Okay, so I've been working on my own algebraic code generation tools. Here is some GLSL output for the dual algebra. I designed this tool specifically with composable algebras (in the "tensor product of algebras" sense) in mind. In the dual algebra example, the "base ring" elements are GLSL floats, but the tool allows you to use any GLSL type as the the base ring.

(Here is the generator code for a finite module over some ring... then an R-algebra is just one of those finite module generators with a multiplication function, see here.)

Basically I'm leaning heavily on GLSL's type system and operator overloading for all of this to be possible. I'm not sure how I'd do it without that? It'd probably be a lot of effort!

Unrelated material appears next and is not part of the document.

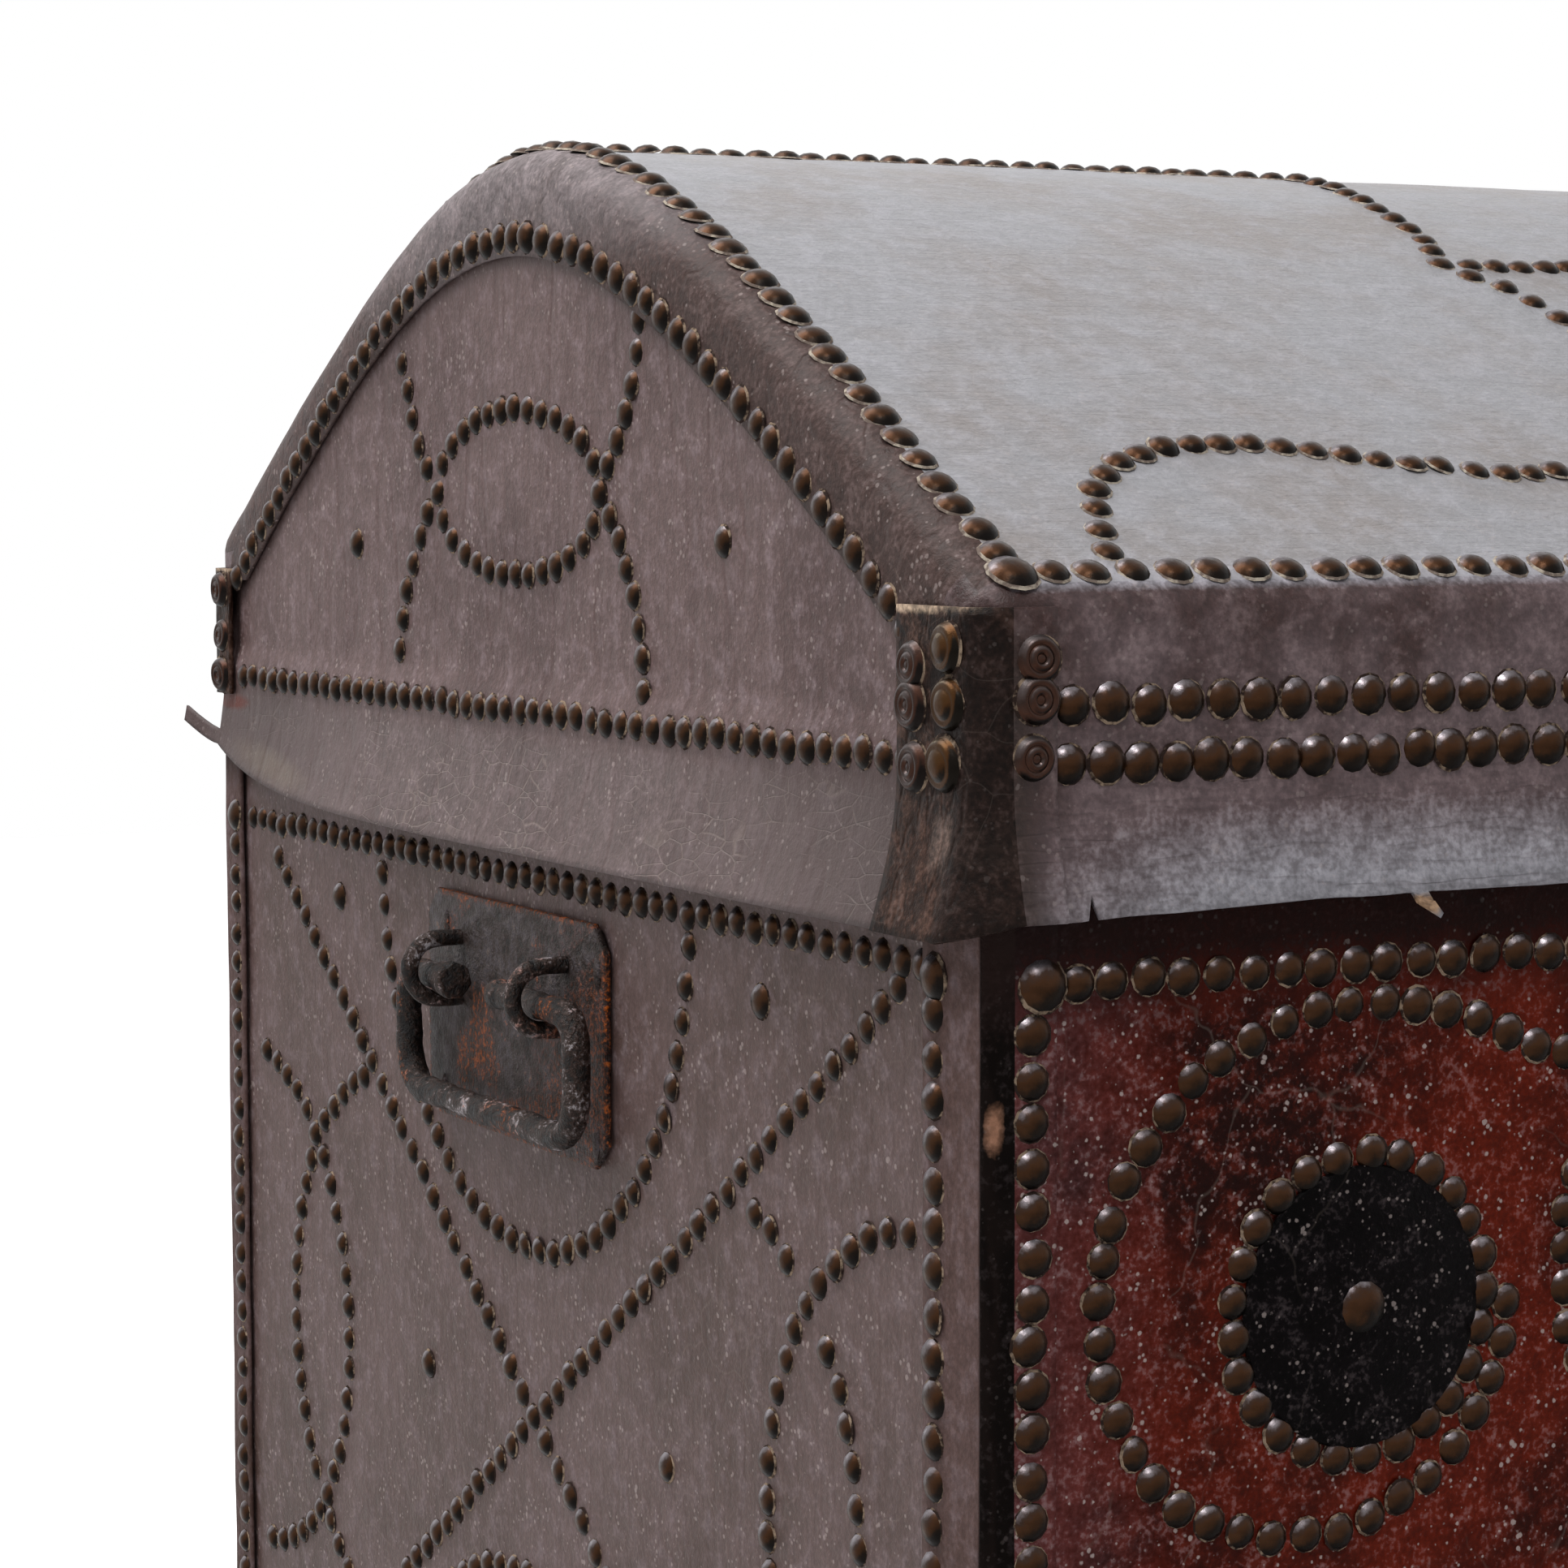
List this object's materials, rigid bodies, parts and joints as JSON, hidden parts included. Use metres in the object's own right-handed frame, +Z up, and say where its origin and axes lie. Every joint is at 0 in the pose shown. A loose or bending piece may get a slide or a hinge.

I haven't advertised my tool because I'm not happy with the function definition workflow. Don't get me wrong, I'm really pleased with it in a lot of ways, but it's just kinda clunky :man_shrugging:! Between you and me... python is kinda clunky :wink: :shhh: ! As an example, here's how geometric algebras are implemented: https://github.com/micahscopes/alglbraic/blob/glslify/alglbraic/algebras/clifford_algebra.py#L21-L137

enkimute commented 4 years ago

Ah that looks like fun .. since you are using GLSL, have you considered 'lending' the anticommutative properties of the outer product from the cross-product ?

Without operator overloading and types it is a bit more fiddly, but alas in javascript I did not have much of a choice.